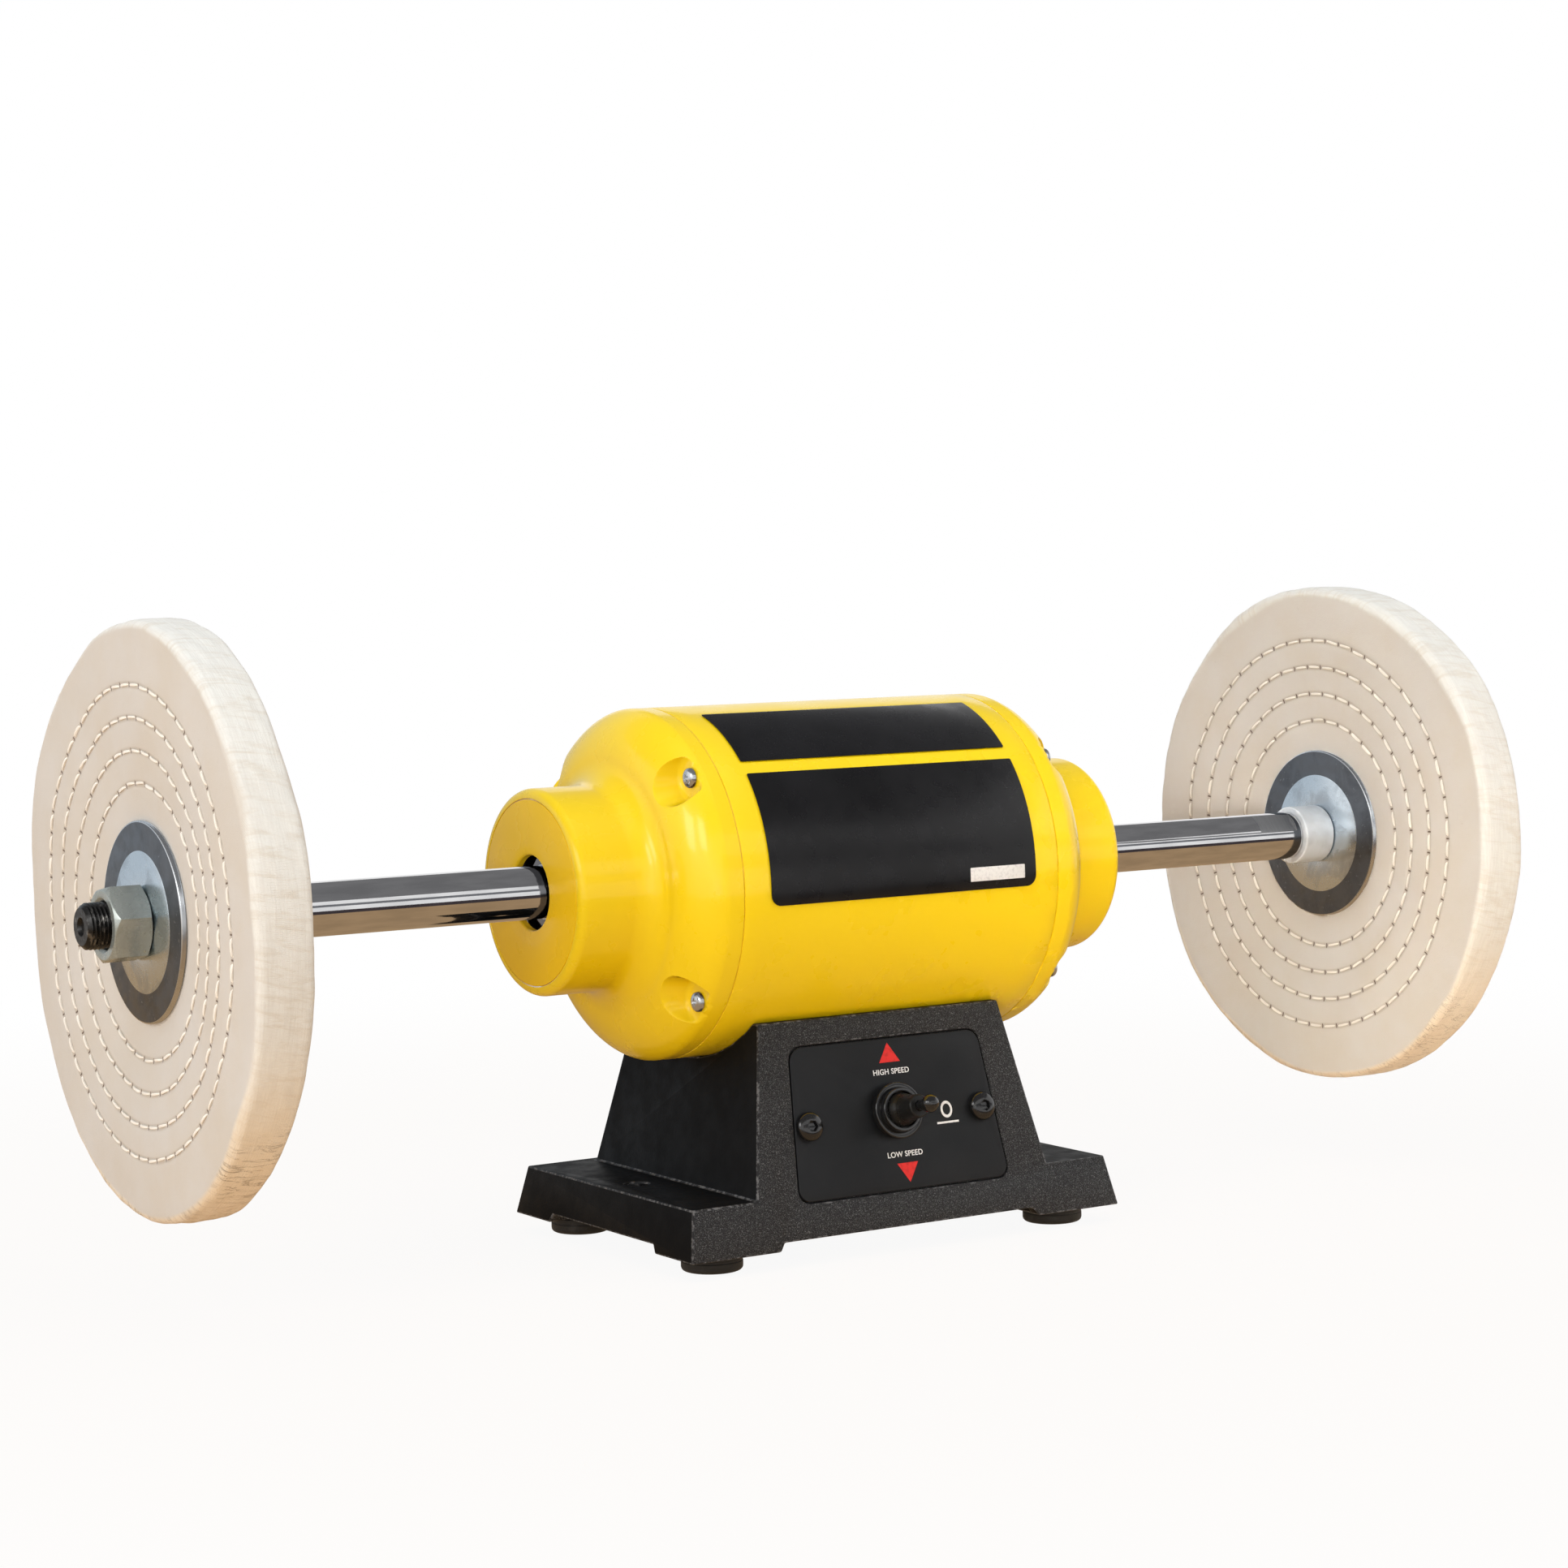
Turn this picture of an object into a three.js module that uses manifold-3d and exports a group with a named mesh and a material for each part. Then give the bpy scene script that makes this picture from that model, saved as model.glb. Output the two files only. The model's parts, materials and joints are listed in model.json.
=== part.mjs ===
// Bench buffer: a cast stand carries an electric motor whose shaft turns a sewn cotton wheel at each end.
// Lengths are millimetres. X runs along the shaft, -Y is the front with the switch, +Z is up, and the origin
// lies on the bench under the middle of the machine.
import * as THREE from "three";
import { mergeVertices } from "three/addons/utils/BufferGeometryUtils.js";
import Module from "manifold-3d";

const wasm = await Module();
wasm.setup();

// Clearances
const fitGap = 0.3; // between pieces that touch
const cutOver = 3; // how far a cut runs past the face that it opens
const mergeTolerance = 0.0001;

// Facets round a full turn
const wheelFacets = 32;
const barrelFacets = 40;
const bellFacets = 28;
const innerFacets = 20;
const smallFacets = 16;
const screwFacets = 8;
const ballFacets = 6;
const ballRows = 3;
const rubberFacets = 12;
const pocketFacets = 12;

// Steps along rounded outlines
const domeSteps = 4;
const neckSteps = 3;
const edgeSteps = 2;
const insideSteps = 2;
const plateCornerSteps = 4;
const bootBallSteps = 3;
const leverBallSteps = 4;
const grooveSteps = 3;

// The two ends, and how far each is turned about Z from the right
const sides = [
  ["left", Math.PI],
  ["right", 0],
];

// Stand
const padHeight = 6.3; // underside of the casting above the bench
const skirtTop = 24.4;
const saddleHeight = 69.2; // lowest line of the saddle under the barrel
const saddleHorns = 15.8; // the pedestal's front and back rise this much higher
const barrelOverhang = 15.61; // how far the barrel reaches beyond the top of the pedestal at each end
const skirtMargin = 0.6; // how far the skirt's lower edge stands out beyond the barrel, front and back
const wingLength = 26.51; // each end of the skirt's top beyond the pedestal
const rearLedge = 5.22; // the skirt's top behind the pedestal
const sideLean = THREE.MathUtils.degToRad(10.3);
const faceLean = THREE.MathUtils.degToRad(13.6);
const castingWall = 5;
const padLength = 37;
const padDepth = 26;
const padThickness = 8;
const reliefRise = 3; // the lower edge is raised this much between the pads
const reliefDraft = 2;
const boltHoleRadius = 4.5;
const boltHoleInset = 12.41; // from the end of the skirt's top
const boltBossWall = 5.5;
const boltBossDrop = 4;
const leadHoleClearance = 2;
const leadHoleOffset = 36;
const leadHoleFront = 22;

// Feet
const footRadius = 11.07;
const footInsetX = 18.4; // from the skirt's lower edge
const footInsetY = 17.2;
const footRounding = 1.6;
const footStemRadius = 4;
const footBulbSwell = 1.2;
const footBulbHeight = 4;

// Bottom plate
const bottomPlateThickness = 1.5;
const bottomPlateInset = 1.6; // from where the pedestal rises
const bottomPlateMargin = 0.5;
const coverBossWall = 3;
const coverBossHeight = 21;
const coverScrewInsetX = 18.6; // from where the pedestal rises
const coverScrewInsetY = 14.6; // from the skirt's lower edge
const coverScrewRadius = 2;
const coverScrewLength = 9;
const coverHeadRadius = 4;
const coverHeadHeight = 2.1;
const headCrownShare = 0.62; // width of a screw head's top as a share of its rim

// Switch plate, on the sloping front
const plateTopMargin = 9.75; // down the slope from the pedestal's top
const plateHeight = 55.1;
const plateTopInset = 11.59; // from the pedestal's half length at its top
const plateBottomInset = 17.8; // from its half length where it rises
const plateCorner = 5;
const plateThickness = 1.5;
const plateMargin = 0.5;
const plateSink = 0.2; // the plate's face lies this much below the casting's
const plateScrewInset = 5.6;
const plateScrewDrop = 1;
const plateScrewRadius = 2;
const plateScrewLength = 9;
const plateHeadRadius = 5.3;
const plateHeadHeight = 3.2;
const windowHalfWidth = 13;
const windowHalfHeight = 20;

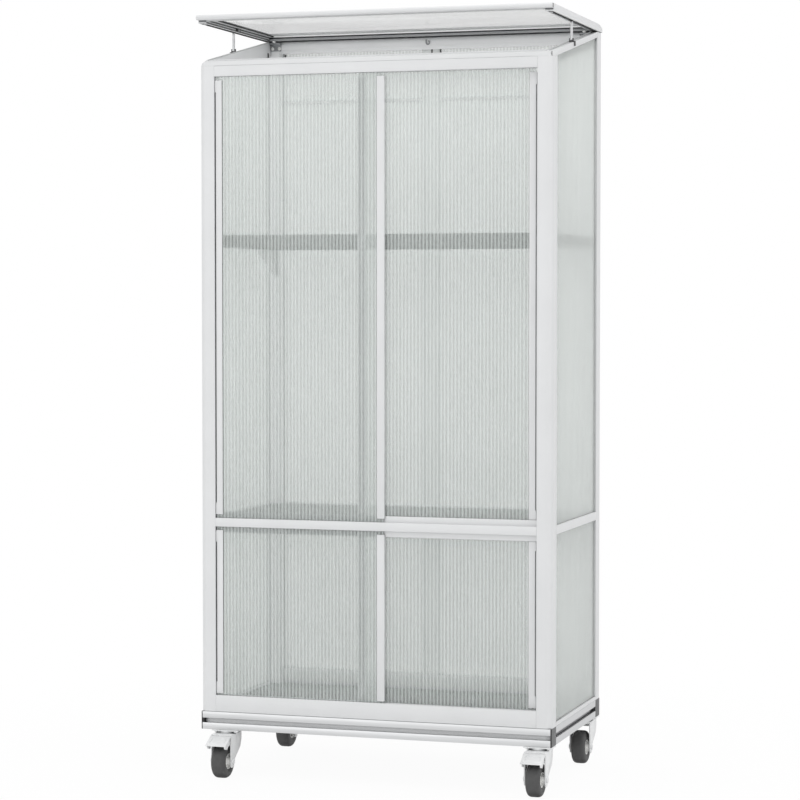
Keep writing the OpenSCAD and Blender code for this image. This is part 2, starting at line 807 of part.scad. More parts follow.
module hinge_lid_leaves() {
    x0 = hinge_in - hinge_w + third;
    y0 = lid_rear_y0 + clear;
    color("silver") cabinet() both_sides() {
        difference() {
            union() {
                block([x0 + face_gap, y0, lid_z - leaf_t], [x0 + third - face_gap, hinge_y, lid_z]);
                x_rod(x0 + face_gap, x0 + third - face_gap, hinge_y, hinge_z, knuckle_r);
            }
            x_rod(x0, x0 + third, hinge_y, hinge_z, pin_r + run_gap);
        }
        translate([x0 + third / 2, y0 + screw_r, lid_z - leaf_t - screw_t]) screw_head();
    }
}

/* Stays */

// Rod that stands on its pin at side * stay_x
module stay(side) color("lightgray") cabinet()
    translate([side * stay_x, stay_pin_y, stay_pin_z]) difference() {
        union() {
            x_rod(-stay_r, stay_r, 0, 0, stay_r);
            cylinder(h = stay_len - stay_r, r = stay_r);
            translate([0, 0, stay_len - stay_r]) sphere(r = stay_r);
        }
        x_rod(-stay_d, stay_d, 0, 0, stay_pin_r + run_gap);
    }

module stay_saddles() {
    cheek_x = stay_r + face_gap;
    top = stay_rise + 2 * stay_pin_r;
    color(dark) cabinet() both_sides()
        translate([stay_x, stay_y, roof_at(stay_y)]) rotate([roof_angle, 0, 0]) {
            for (x = [-cheek_x - cheek_t, cheek_x])
                block([x, -saddle_len / 3, 0], [x + cheek_t, saddle_len / 3, top]);
            x_rod(-cheek_x - cheek_t, cheek_x + cheek_t, 0, stay_rise, stay_pin_r);
            block([-cheek_x - cheek_t, -saddle_len / 2, 0],
                [half_w - stay_x + saddle_t, saddle_len / 2, saddle_t]);
            block([half_w - stay_x, -saddle_len / 2, -tab_h],
                [half_w - stay_x + saddle_t, saddle_len / 2, saddle_t]);
        }
}

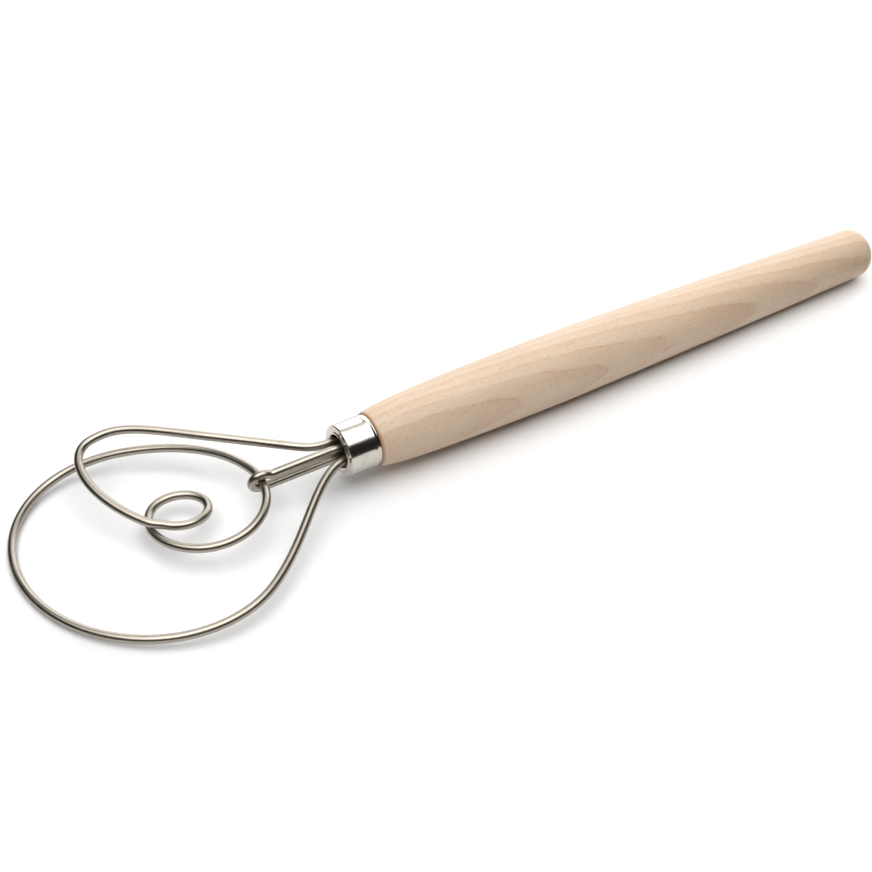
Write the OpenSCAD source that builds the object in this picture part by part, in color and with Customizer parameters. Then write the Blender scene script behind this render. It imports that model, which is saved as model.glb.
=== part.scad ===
// Dough whisk: a flat looped wire head on a turned wooden handle.
// Lengths in millimetres. The handle axis is X: the flat of the butt is at x = 0,
// facing +X, and the head points to -X. +Z is up when the whisk lies on a table.

/* [Handle] */
// Length of the wood that shows, butt to ferrule
handle_len = 222; // [190:1:260]
// Diameter at the fattest place
belly_d = 24.8; // [22:0.2:30]
// Distance of the fattest place from the ferrule
belly_at = 76; // [60:1:95]
// Diameter of the wood where it meets the ferrule
shoulder_d = 19.2; // [19:0.1:21]
// Diameter where the rounding of the butt begins
butt_d = 18.7; // [17:0.1:21]
// Radius of the rounded edge of the butt
butt_round = 5.9; // [3:0.1:7.5]

/* [Ferrule] */
// Outside diameter of the metal ferrule
ferrule_d = 18.3; // [17.8:0.1:18.6]
// Length of the ferrule that shows
ferrule_len = 11.7; // [11:0.1:15]
// Wall of the ferrule
ferrule_wall = 0.65; // [0.5:0.05:0.8]
// Radius of the rolled lip round the wire mouth
lip_r = 0.6; // [0.5:0.05:0.7]
// How far the bead near the wood stands out
bead_h = 0.15; // [0.1:0.05:0.3]

/* [Wires] */
// Thickness of the looped whisk wire
wire_d = 3.0; // [2.6:0.1:3.0]
// Thickness of the stay wire
stay_d = 3.0; // [2.6:0.1:3.0]
// Depth of the wires inside the wood, from the shoulder
wire_in = 26; // [18:1:40]

/* [Looped head] */
// Size of the whole head in percent
head_size = 100; // [97:1:115]
// Half length of the outer loop
outer_a = 39.3; // [38.8:0.1:40.5]
// Half width of the outer loop
outer_b = 47.1; // [46.5:0.1:48.5]
// Half length of the second loop
second_a = 20.1; // [19.9:0.1:20.4]
// Half width of the second loop
second_b = 23.0; // [22.8:0.1:23.2]
// Half length of the small curl
curl_a = 9.7; // [9.5:0.1:9.9]
// Half width of the small curl
curl_b = 8.4; // [8.2:0.1:8.6]
// Half length of the raised third loop
third_a = 14.2; // [14:0.1:14.5]
// Half width of the raised third loop
third_b = 26.5; // [26.2:0.1:27]

/* [Stay] */
// Half length of the eye, to the wire centreline
eye_a = 3.5; // [3.2:0.05:3.8]
// Half height of the eye, to the wire centreline
eye_b = 3.15; // [3.1:0.05:3.3]

/* [Hidden] */
$fn = 96;

wood_c  = [0.80, 0.66, 0.50];
steel_c = [0.78, 0.78, 0.76];
resin_c = [0.16, 0.14, 0.12];

// Up to the modules, x is measured from the shoulder, where wood meets ferrule.
face_x = -ferrule_len;            // front face of the ferrule
spigot_r = ferrule_d/2 - ferrule_wall;
spigot_x = face_x + 1.1;          // front end of the wood inside the ferrule
mouth_r = 5.9;                    // mouth of the ferrule and bore in the wood
bend_in = 2.5;                    // the whisk wire's legs bend this far inside the mouth
plug_x = face_x + bend_in + 0.2;  // front of the resin
plug_past = 3;                    // resin beyond the wire ends
bore_past = 3.5;                  // full bore beyond the wire ends
bore_tip = 3;                     // length of the bore's conical end

// ---------- general functions ----------
function unit(v) = v/norm(v);
function square_to(v, axis) = unit(v - (v*axis)*axis);
function at_x(x, yz) = [x, yz[0], yz[1]];
// A smooth curve of n points, without its last, between two ends with given directions.
// pull holds the control arm at each end as a share of the gap.
function join(start, start_dir, end, end_dir, pull, n) = let (
    gap = norm(end - start),
    start_arm = start + start_dir*gap*pull[0],
    end_arm = end - end_dir*gap*pull[1])
    [for (i = [0 : n - 1]) let (t = i/n, s = 1 - t)
        s*s*s*start + 3*s*s*t*start_arm + 3*s*t*t*end_arm + t*t*t*end];

out_dir = [-1, 0, 0];

// ---------- the whisk wire ----------
// Where its two legs sit in the wood, as [y, z].
near_yz = [-3.6, -0.6];
far_yz = [4.0, 1.5];

// The loops as drawn at 100 percent, each part of a tilted, climbing ellipse:
// [centre, [half length, half width], turn in plan, [from angle, to angle],
//  [slope along x, slope along y], climb over the loop]
outer_loop  = [[-79.8,  3.8, -10.2], [outer_a,  outer_b],   27, [ -86, -315], [ 0.11, -0.02], 2.8];
second_loop = [[-58.8,  8.0,  -6.3], [second_a, second_b],  11, [  -3, -153], [ 0.19, -0.02], 2.7];
curl        = [[-66.9,  8.6,  -7.4], [curl_a,   curl_b],   -14, [ 153, -122], [-0.01,  0],    3.0];
third_loop  = [[-71.5, 22.4,  -2.7], [third_a,  third_b],   24, [-155, -279], [-0.02,  0.02], 4.7];
// The straight run of the far leg, over the outer loop and back to the mouth.
run_from = [-47.3, 27.1, 2.6];
run_to   = [-31.4, 13.9, 2.2];

// A point of the drawn head, grown or shrunk about a point just outside the mouth.
head_scale = head_size/100;
drawn_origin_x = -12.5;
head_x = face_x - 0.8;
function head(p) =
    [head_x + head_scale*(p[0] - drawn_origin_x), head_scale*p[1], head_scale*p[2]];

function loop_pt(loop, angle) = let (
    centre = loop[0], half = loop[1], turn = loop[2],
    span = loop[3], slope = loop[4], climb = loop[5],
    part = (angle - span[0])/(span[1] - span[0]),
    along = half[0]*cos(angle), across = half[1]*sin(angle),
    dx = along*cos(turn) - across*sin(turn),
    dy = along*sin(turn) + across*cos(turn))
    head(centre + [dx, dy, slope[0]*dx + slope[1]*dy + climb*(part - 0.5)]);
function loop_run(loop, n) = let (span = loop[3])
    [for (i = [0 : n - 1]) loop_pt(loop, span[0] + (span[1] - span[0])*i/n)];
function loop_start(loop) = loop_pt(loop, loop[3][0]);
function loop_end(loop) = loop_pt(loop, loop[3][1]);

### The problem
Make an exact transcription of the lines from the line with "Write the OpenSCAD" through the line with "on a table.", inclusive, omitting all others.

### Result
Write the OpenSCAD source that builds the object in this picture part by part, in color and with Customizer parameters. Then write the Blender scene script behind this render. It imports that model, which is saved as model.glb.
=== part.scad ===
// Dough whisk: a flat looped wire head on a turned wooden handle.
// Lengths in millimetres. The handle axis is X: the flat of the butt is at x = 0,
// facing +X, and the head points to -X. +Z is up when the whisk lies on a table.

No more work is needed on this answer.